If there was any doubt whether Tiger Woods' return was for real, he dispelled any such skepticism at the Augusta National Golf Club.
Woods did not win, instead finishing in a tie for fourth at five under. Some might consider that a disappointment, as he was the favorite going in. His performance should come with a bit of an asterisk because of the two-stroke penalty he incurred for his drop on the 15th hole in the second round (h/t Rachel Nichols and Steve Almasy of CNN).
Perhaps he should have been disqualified by officials or even disqualified himself. On the other hand, mMaybe there wasn't even a rules violation, as Dan Wetzel of Yahoo! Sports pointed out.
Either way, Woods' performance, while possibly disappointing in some fans' perspectives, was proof that this return is unlike the previous false dawns Woods has had since beginning his downward spiral.
Since winning the Arnold Palmer Invitational, the hype train behind the world's No. 1 had been going into overdrive.
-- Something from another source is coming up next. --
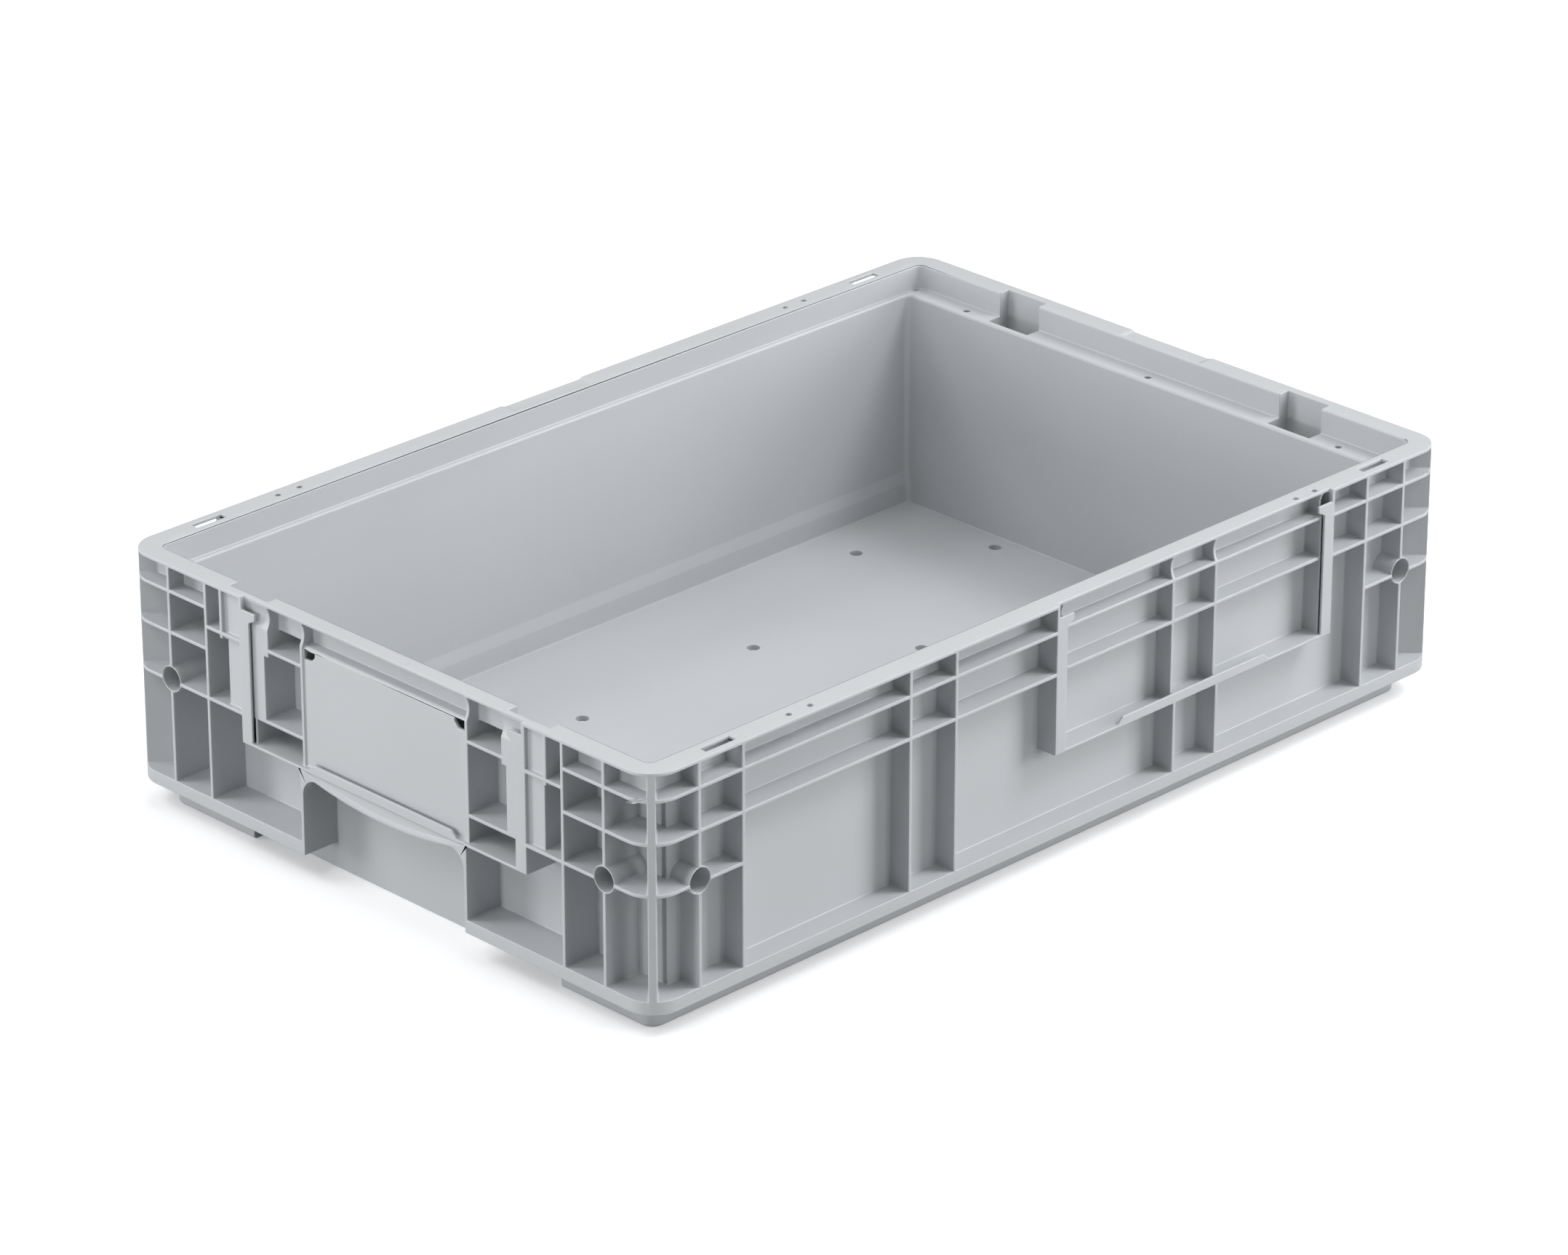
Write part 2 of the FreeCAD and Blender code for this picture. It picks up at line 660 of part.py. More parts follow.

Woods needed a strong performance at the Masters, and he duly delivered.
It's one thing to win at Bay Hill, a course Woods has clearly established a dominance over. Doing well at Augusta was a completely different beast.
Penalty aside, Woods had his problems and made his mistakes just like every other golfer in the tournament. For the most part, though, you saw him at what should be considered his best. Woods will never eclipse his imperious prime, but he can still remain one of the best in the world for years to come.
His game looks as complete as it has in years. If his driving and approach game were solid, his putting would let him down. If his putting was strong, everything else was a problem. Now Woods has it all together.
The putting, especially, has seen a marked improvement from where it's been in the last year or two. According to the PGA Tour's website, Woods is 10th in putts per round, first in total putting and has gained more strokes from putting than anyone on tour.
Let's not forget this time last year, he was coming off a Masters in which he finished 40th, shooting five over. To find himself in fourth is a massive improvement. Fourth-place finishes aren't going to get him any closer to Jack Nicklaus, but you can't expect him to suddenly start winning everything again.
His return has been in steps, and this is just another on his way to getting the elusive 18 major titles. If Woods continues this strong play, there's every reason to expect him to start winning majors again.